Energy, climate, and carbon accounting

  • Operational energy is a major driver of ongoing costs and emissions, but embodied energy is increasingly scrutinized as construction practices improve. Balancing these two streams is central to credible performance claims.
  • Net-zero and carbon-conscious design are common destinations, but achieving them requires clear accounting. See net-zero energy and carbon footprint discussions for how builders discuss and verify outcomes.
  • Measurement and verification matter. Performance-based targets, calibrated models, and post-occupancy data help ensure that predicted savings translate into reality, reducing the risk of “greenwashing.”
  • Policy alignment and incentives. Public programs can accelerate adoption by reducing upfront risk, but well-designed programs avoid distorting markets or imposing unsustainable costs on developers and buyers.

Urban design, mobility, and resilience

  • Buildings do not exist in a vacuum. Sustainable architecture benefits from being integrated with transit, amenities, and heat- and flood-resilient landscapes. See Transit-oriented development and Green infrastructure for related approaches.
  • Density and accessibility can lower transportation energy use, while ensuring housing affordability and opportunity. The architectural choice to support walkability and mixed-use surroundings is often central to a holistic sustainability strategy.
  • Resilience and adaptability. Designs that tolerate climate volatility, rising temperatures, and changing occupancy patterns protect long-term value and functioning, making buildings better investments.
  • Adaptive reuse as a sustainability strategy. Reusing existing structures can dramatically reduce embodied energy and preserve cultural landscapes, especially when the rebuilt form serves contemporary needs.

Controversies and debates

  • Mandates versus markets. Critics argue that heavy-handed mandates raise upfront costs and slow development, while supporters say baseline standards reduce risk, create predictable markets, and protect public health. A balanced approach seeks credible performance targets, transparent measurement, and phased implementation.
  • Affordability and housing stock. Some worry that stringent efficiency requirements raise rents or slow housing production. Proponents counter that well-targeted incentives and scalable technologies can lower energy bills for occupants and, over time, stabilize total housing costs.
  • The value of ratings and certifications. Programs like LEED or other green-building certifications provide signaling and standardized benchmarks but can add cost and complexity. Critics say outcomes matter more than labels; supporters argue that certification drives consistent quality and investor confidence.
  • Embodied energy versus operational energy. The debate centers on where the biggest gains come from. A pragmatic stance weighs project-specific trade-offs: sometimes prioritizing operational efficiency yields the greatest returns, other times emphasizing material choices and reuse reduces overall impact.
  • Global supply chains and localism. Sourcing materials from distant suppliers can raise transport emissions and risk, while local materials support economies and reduce transit emissions.
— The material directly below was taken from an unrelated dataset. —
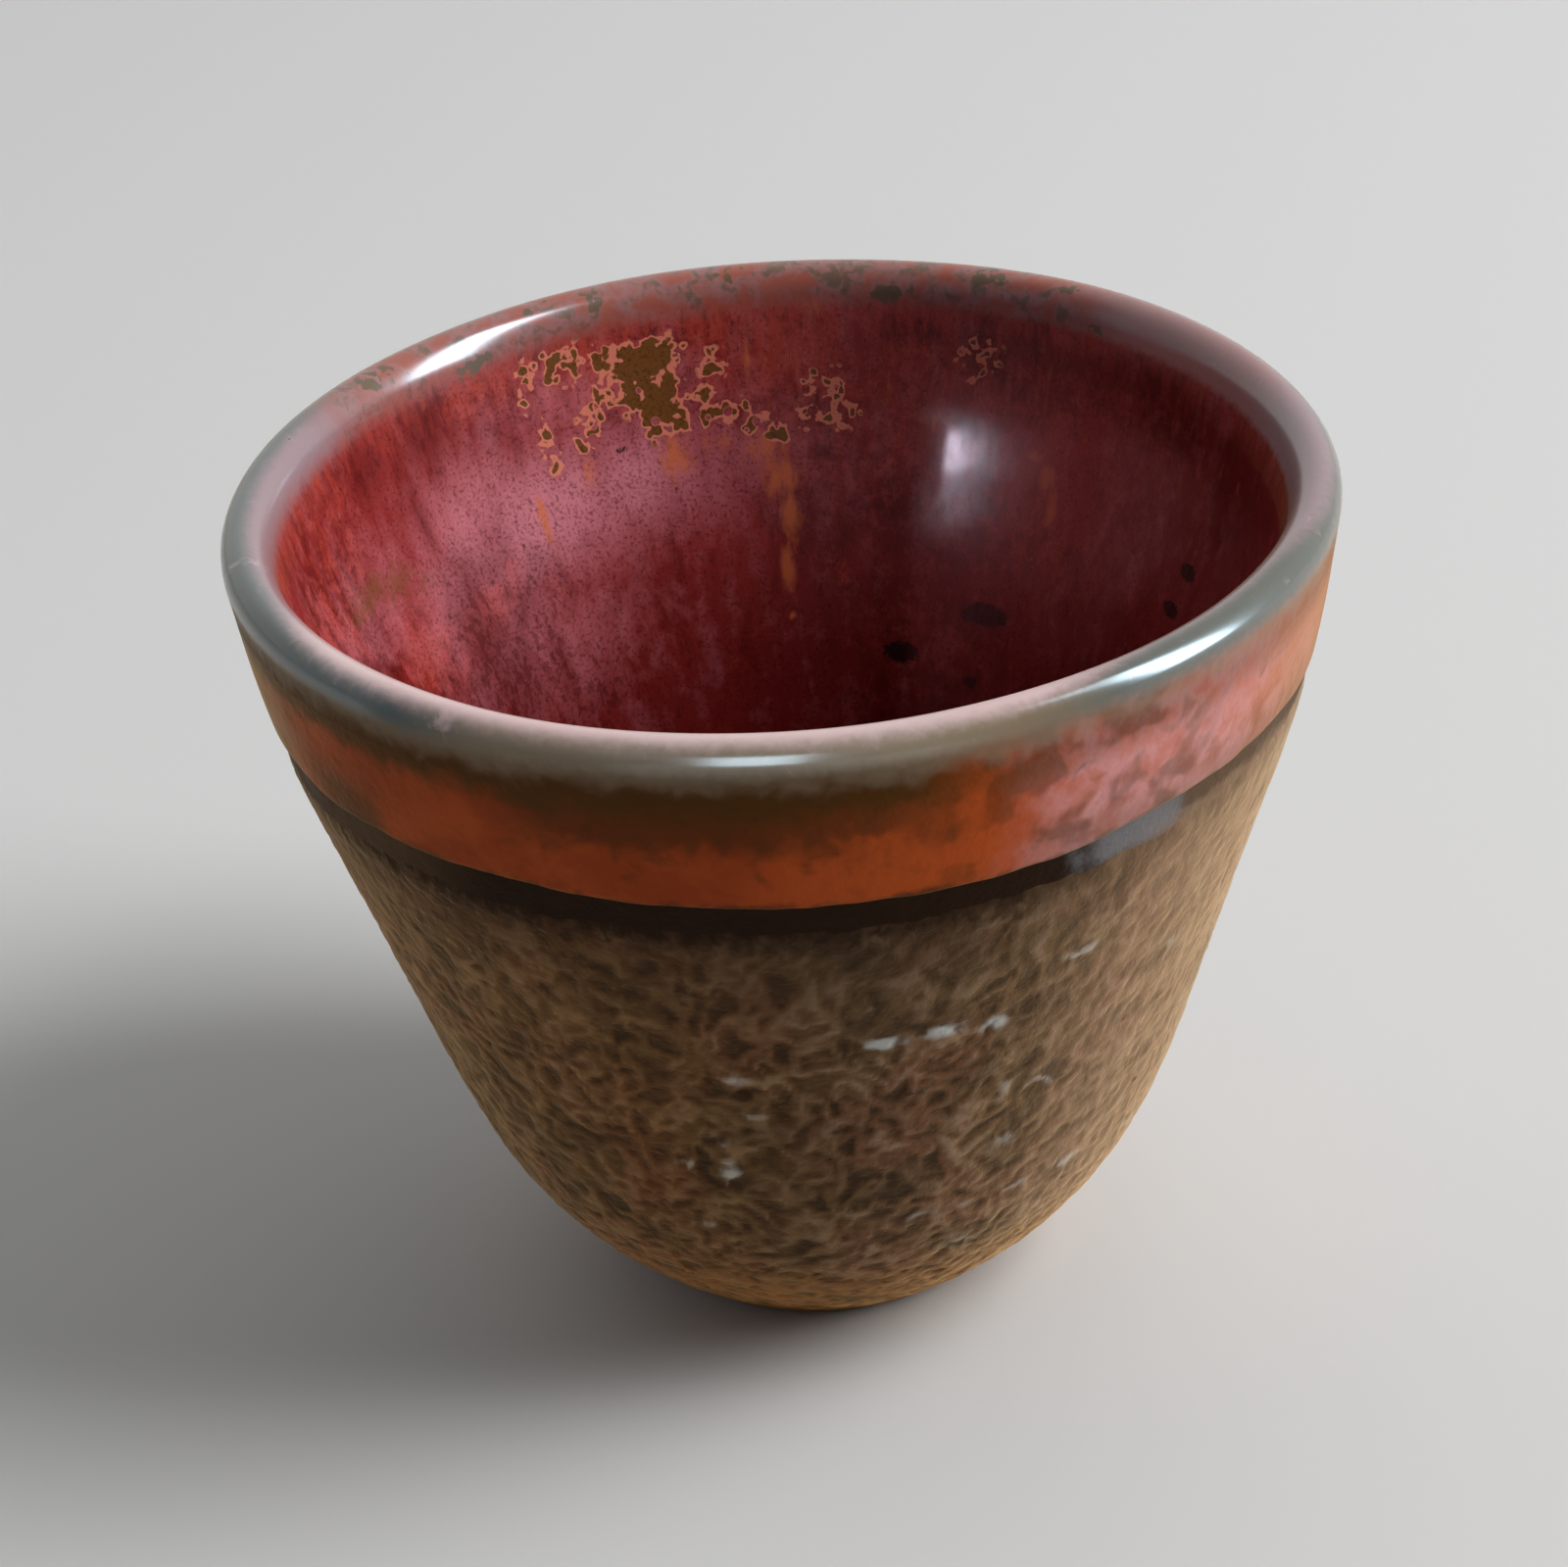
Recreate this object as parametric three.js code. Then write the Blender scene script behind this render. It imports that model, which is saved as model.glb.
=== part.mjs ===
// A hand-thrown stoneware tea bowl: one fired clay body, and the glaze and slip coats fused on it.
// Millimetres, +Z up. The origin is the middle of the flat base, on the table.
// Heights with "Drop" in their name are measured down from the top of the rim.

import * as THREE from 'three';

// Overall form, on the finished surface
const rimRadius = 52.5;
const bowlHeight = 86;
const lipThickness = 4.6;
const baseRadius = 20;
const baseEdge = 0.8;

// Stations of the outside, from the base to the rim
const heelRadius = 29.8;
const heelHeight = 10;
const hipRadius = 34.7;
const hipHeight = 18.5;
const bellyRadius = 38.9;
const bellyHeight = 30;
const flankRadius = 42.8;
const flankDrop = 42.5;
const waistRadius = 47;
const waistDrop = 29;
const shoulderRadius = 50.6;
const shoulderDrop = 15.5;

// Wall of the finished bowl, measured level with the stations of the outside
const shoulderWall = 5.8;
const waistWall = 7.7;
const flankWall = 8.2;
const bellyWall = 8.9;
const floorThickness = 8;
const wellHeelRadius = 20.5;
const wellHeelHeight = 14.5;

// Coats on the clay
const coatThickness = 0.8;
const coatGap = 0.1;
const ironLineRecess = 0.3;
const rollDepth = 0.35;
const rollWidth = 0.7;

// Where each coat starts and ends
const slipBottomHeight = 5;
const ironLineBottomDrop = 20.5;
const bandBottomDrop = 16;
const bandTopDrop = 5.5;
const rimInsideDrop = 7;

// Facets
const segments = 60;
const lipSteps = 6;
const slipSteps = 8;
const bandSteps = 2;
const wellSteps = 10;

const lipHalf = lipThickness / 2;
const lipHeight = bowlHeight - lipHalf;
const lipCentreRadius = rimRadius - lipHalf;
const lipRootHeight = lipHeight - lipHalf / 2;
const clayDepth = coatThickness + coatGap;
const halfGap = coatGap / 2;

const curveThrough = (stations) =>
  new THREE.CatmullRomCurve3(
    stations.map(([radius, height]) => new THREE.Vector3(radius, height, 0)),
    false,
    'centripetal',
  );

const outside = {
  curve: curveThrough([
    [baseRadius, 0],
    [heelRadius, heelHeight],
    [hipRadius, hipHeight],
    [bellyRadius, bellyHeight],
    [flankRadius, bowlHeight - flankDrop],
    [waistRadius, bowlHeight - waistDrop],
    [shoulderRadius, bowlHeight - shoulderDrop],
    [rimRadius, lipHeight],
  ]),
  start: 0,
  inwards: -1,
};

// The first station mirrors the heel of the well, so that the floor is level where it meets the axis.
const wellStations = [
  [-wellHeelRadius, wellHeelHeight],
  [0, floorThickness],
  [wellHeelRadius, wellHeelHeight],
  [bellyRadius - bellyWall, bellyHeight],
  [flankRadius - flankWall, bowlHeight - flankDrop],
  [waistRadius - waistWall, bowlHeight - waistDrop],
  [shoulderRadius - shoulderWall, bowlHeight - shoulderDrop],
  [rimRadius - lipThickness, lipHeight],
];
const well = {
  curve: curveThrough(wellStations),
  start: 1 / (wellStations.length - 1),
  inwards: 1,
};

// The place on a rising side of the bowl where it reaches a height, found by halving.
function placeAtHeight(side, height) {
  let low = side.start;
  let high = 1;
  for (let i = 0; i < 40; i += 1) {
    const middle = (low + high) / 2;
    if (side.curve.getPoint(middle).y < height) low = middle;
    else high = middle;
  }
  return (low + high) / 2;
}

// A point [radius, height] of a side, moved into the wall by a depth.
function pointAtPlace(side, place, depth) {
  const point = side.curve.getPoint(place);
  const along = side.curve.getTangent(place);
  const shift = side.inwards * depth;
  return new THREE.Vector2(point.x + along.y * shift, point.y - along.x * shift);
}

const outsidePoint = (height, depth) => pointAtPlace(outside, placeAtHeight(outside, height), depth);
const wellPoint = (height, depth) => pointAtPlace(well, placeAtHeight(well, height), depth);

// A point of the rounded lip, from 0 degrees on its outer side to 180 on its inner side.
function lipPoint(degrees, depth) {
  const angle = THREE.MathUtils.degToRad(degrees);
  const reach = lipHalf - depth;
  return new THREE.Vector2(
    lipCentreRadius + reach * Math.cos(angle),
    lipHeight + reach * Math.sin(angle),
  );
}

// Evenly spaced values from start to end, both included.
const spread = (start, end, steps) =>
  Array.from({ length: steps + 1 }, (_, i) => start + ((end - start) * i) / steps);

// Heights at which each coat outside is faceted. The clay under it uses the same ones, so facets nest.
const zoneHeights = (bottom, top, steps) => {
  const start = bottom + halfGap;
  const end = top - halfGap;
  return [start, ...spread(start + rollWidth, end - rollWidth, steps), end];
};

const slipZone = zoneHeights(slipBottomHeight, bowlHeight - ironLineBottomDrop, slipSteps);
const ironLineZone = zoneHeights(bowlHeight - ironLineBottomDrop, bowlHeight - bandBottomDrop, 1);
const bandZone = zoneHeights(bowlHeight - bandBottomDrop, bowlHeight - bandTopDrop, bandSteps);
const rimOuterZone = [bowlHeight - bandTopDrop + halfGap, lipRootHeight];
const rimInnerZone = [lipRootHeight, bowlHeight - rimInsideDrop + halfGap];
const lipDegrees = spread(0, 180, lipSteps);

// Places along the well's liner, from the middle of the floor to the rim glaze.
const linerEnd = placeAtHeight(well, bowlHeight - rimInsideDrop - halfGap);
const linerPlaces = spread(well.start, linerEnd, wellSteps);
const linerPoint = (place, depth) => {
  const point = pointAtPlace(well, place, depth);
  return place === well.start ? new THREE.Vector2(0, point.y) : point;
};

// The outline of a coat outside: its front, with rounded ends, and its back against the clay.
function coatOutline(heights, recess) {
  const last = heights.length - 1;
  const front = heights.map((height, i) =>
    outsidePoint(height, i === 0 || i === last ? recess + rollDepth : recess),
  );
  const back = heights.map((height) => outsidePoint(height, coatThickness)).reverse();
  return [...front, ...back, front[0]];
}

// One side of the lip, from the top of the band outside to the liner in the well.
const overTheLip = (depth) => [
  ...rimOuterZone.map((height) => outsidePoint(height, depth)),
  ...lipDegrees.map((degrees) => lipPoint(degrees, depth)),
  ...rimInnerZone.map((height) => wellPoint(height, depth)),
];

function rimOutline() {
  const front = overTheLip(0);
  return [...front, ...overTheLip(coatThickness).reverse(), front[0]];
}

function linerOutline() {
  const back = linerPlaces.map((place) => linerPoint(place, coatThickness));
  const front = linerPlaces.map((place) => linerPoint(place, 0)).reverse();
  return [...back, ...front];
}

// The clay stands at the finished surface where it is bare, and lies deeper where a coat covers it.
function clayOutline() {
  const bareTop = slipBottomHeight - halfGap;
  const bareFoot = [
    new THREE.Vector2(0, 0),
    new THREE.Vector2(baseRadius - baseEdge / 2, 0),
    outsidePoint(baseEdge, 0),
    outsidePoint(bareTop, 0),
    outsidePoint(bareTop, clayDepth),
  ];
  const underCoats = [...slipZone, ...ironLineZone, ...bandZone].map((height) =>
    outsidePoint(height, clayDepth),
  );
  const underLiner = linerPlaces.map((place) => linerPoint(place, clayDepth)).reverse();
  return [...bareFoot, ...underCoats, ...overTheLip(clayDepth), ...underLiner];
}

// Turns an outline of [radius, height] points round the bowl's axis.
function thrown(name, outline, colour, roughness) {
  const geometry = new THREE.LatheGeometry(outline, segments);
  geometry.rotateX(Math.PI / 2);
  const material = new THREE.MeshStandardMaterial({ color: colour, roughness, metalness: 0 });
  const mesh = new THREE.Mesh(geometry, material);
  mesh.name = name;
  return mesh;
}

const bowl = new THREE.Group();
bowl.add(
  thrown('clay_body', clayOutline(), 0x9a5f34, 0.9),
  thrown('textured_slip_coat', coatOutline(slipZone, 0), 0x5f4433, 0.85),
  thrown('iron_line', coatOutline(ironLineZone, ironLineRecess), 0x2a1d17, 0.35),
  thrown('outer_glaze_band', coatOutline(bandZone, 0), 0xa4452a, 0.3),
  thrown('rim_glaze', rimOutline(), 0x7a6a62, 0.2),
  thrown('well_glaze_liner', linerOutline(), 0x6e1f28, 0.25),
);

export default bowl;
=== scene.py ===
import math
from collections import namedtuple

import bpy
import numpy as np
from bpy.props import FloatProperty, FloatVectorProperty, IntProperty, PointerProperty
from mathutils import Matrix, Vector
from mathutils.bvhtree import BVHTree
from numpy.polynomial import Polynomial


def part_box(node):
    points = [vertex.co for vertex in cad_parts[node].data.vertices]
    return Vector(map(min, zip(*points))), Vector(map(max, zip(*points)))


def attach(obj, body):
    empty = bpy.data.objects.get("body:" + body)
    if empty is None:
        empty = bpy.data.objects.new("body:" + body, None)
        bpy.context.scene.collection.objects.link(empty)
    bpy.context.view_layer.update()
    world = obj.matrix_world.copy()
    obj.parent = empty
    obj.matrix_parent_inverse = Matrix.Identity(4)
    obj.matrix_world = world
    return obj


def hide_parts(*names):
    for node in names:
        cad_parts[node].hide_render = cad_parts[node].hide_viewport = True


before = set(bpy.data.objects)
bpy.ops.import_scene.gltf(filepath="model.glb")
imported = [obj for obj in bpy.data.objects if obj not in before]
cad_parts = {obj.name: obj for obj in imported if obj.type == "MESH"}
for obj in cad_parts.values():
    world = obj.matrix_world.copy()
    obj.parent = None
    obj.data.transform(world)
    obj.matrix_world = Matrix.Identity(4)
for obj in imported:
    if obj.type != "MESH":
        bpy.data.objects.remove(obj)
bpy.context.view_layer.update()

bl_info = {
    "name": "Thrown Tea Bowl",
    "version": (1, 0, 0),
    "blender": (4, 5, 0),
    "location": "View3D > Sidebar > Tea Bowl",
    "description": "Dresses a turned stoneware tea bowl in its slip and glazes",
    "category": "Add Mesh",
}

MM = 0.001

# Room between a coat's back and the clay
COAT_GAP = 0.1 * MM

# What the frame gives: the rim, the coats' edges and the walls
RIM_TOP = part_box("rim_glaze")[1].z
RIM_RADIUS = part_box("rim_glaze")[1].x
LINER_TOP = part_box("well_glaze_liner")[1].z
SLIP_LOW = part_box("textured_slip_coat")[0].z
LINE_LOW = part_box("iron_line")[0].z
BAND_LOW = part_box("outer_glaze_band")[0].z
BAND_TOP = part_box("outer_glaze_band")[1].z


# Sizes and colours

def length(name, description, default, most=0.02):
    """A length in metres."""
    return FloatProperty(
        name=name, description=description, default=default, min=0.0, max=most, unit="LENGTH", precision=5
    )


def strength(name, description, default, unit="NONE"):
    """How strong a light is."""
    return FloatProperty(name=name, description=description, default=default, min=0.0, unit=unit)


def colour(name, description, default):
    """A colour as it is written on a screen, kept as Blender's linear values."""
    linear = [c / 12.92 if c <= 0.04045 else ((c + 0.055) / 1.055) ** 2.4 for c in default]
    return FloatVectorProperty(
        name=name, description=description, default=linear, min=0.0, max=1.0, size=3, subtype="COLOR"
    )


class FormSettings(bpy.types.PropertyGroup):
    """How the bowl is turned, for all of its pieces."""

    segments: IntProperty(
        name="Glaze Segments", description="Steps round a glazed piece", default=480, min=32, max=720
    )
    rough_segments: IntProperty(
        name="Rough Segments", description="Steps round the slip and the clay", default=600, min=32, max=720
    )
    wobble: length("Wobble", "How far the wall strays from a true circle", 0.35 * MM, 2 * MM)
    rim_wave: length("Rim Wave", "How far the rim rises and falls", 0.25 * MM, 2 * MM)
    coat: length("Coat", "Thickness of the slip and the glazes", 0.8 * MM, 2 * MM)


class ClaySettings(bpy.types.PropertyGroup):
    """The bare clay of the foot."""

    toasted: colour("Toasted", "Clay where the fire has toasted it", (0.60, 0.385, 0.16))
    pale: colour("Pale", "Clay where it is palest", (0.80, 0.64, 0.44))
    dark: colour("Dark", "Clay in its hollows", (0.36, 0.23, 0.10))


class SlipSettings(bpy.types.PropertyGroup):
    """The rough slip coat."""

    relief: length("Relief", "Height of the wrinkles from hollow to crest", 0.3 * MM, 2 * MM)
    wrinkle: length("Wrinkle", "Width of a wrinkle", 3.4 * MM, 10 * MM)
    seed: IntProperty(name="Seed", description="Another seed gives other wrinkles", default=4, min=0, max=99)
    # Hollow and Crest also carry painted shade in the wrinkles' hollows and painted highlight on their
    # crests
    hollow: colour("Hollow", "Slip in its hollows", (0.22, 0.15, 0.088))
    body: colour("Body", "Slip on its slopes", (0.40, 0.295, 0.19))
    warm: colour("Warm", "Slip where it is redder", (0.43, 0.285, 0.195))
    crest: colour("Crest", "Slip on its crests", (0.59, 0.48, 0.385))
    # Light and Pale are painted light: lighter on the bowl's right, where the key lamp falls, and paler
    # still at its right edge as painted sheen
    light: colour("Light", "Slip on the bowl's right", (0.72, 0.595, 0.49))
    pale: colour("Pale", "Slip where it turns away on the right", (0.82, 0.76, 0.68))
    # Partly ash, partly painted glints on the crests
    ash: colour("Ash", "Pale dashes where ash has settled", (0.78, 0.80, 0.79))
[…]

The right balance respects both performance and logistics, and leverages regional capabilities.
  • Aesthetics, heritage, and regulatory friction. Sustainable design must still respect local character and market preferences. Some critics claim green requirements conflict with heritage conservation, while others argue that thoughtful retrofits can harmonize sustainability with place-making.

From this vantage, criticisms that sustainability policy is merely a political project aimed at social engineering miss the broader point: improving energy efficiency, resilience, and health in built environments tends to lower long-run costs, raise occupant satisfaction, and reduce exposure to price volatility. Proponents highlight the tech trajectory—lower costs for strong-performing materials, better energy systems, and smarter design—that continues to expand the economic case for sustainable architecture. Dismissing these gains as ideological overlooks real-world benefits, just as overrating them without acknowledging real costs risks misallocating capital. A sober, market-informed approach weighs upfront costs against durable performance, local conditions, and the preferences of owners and tenants.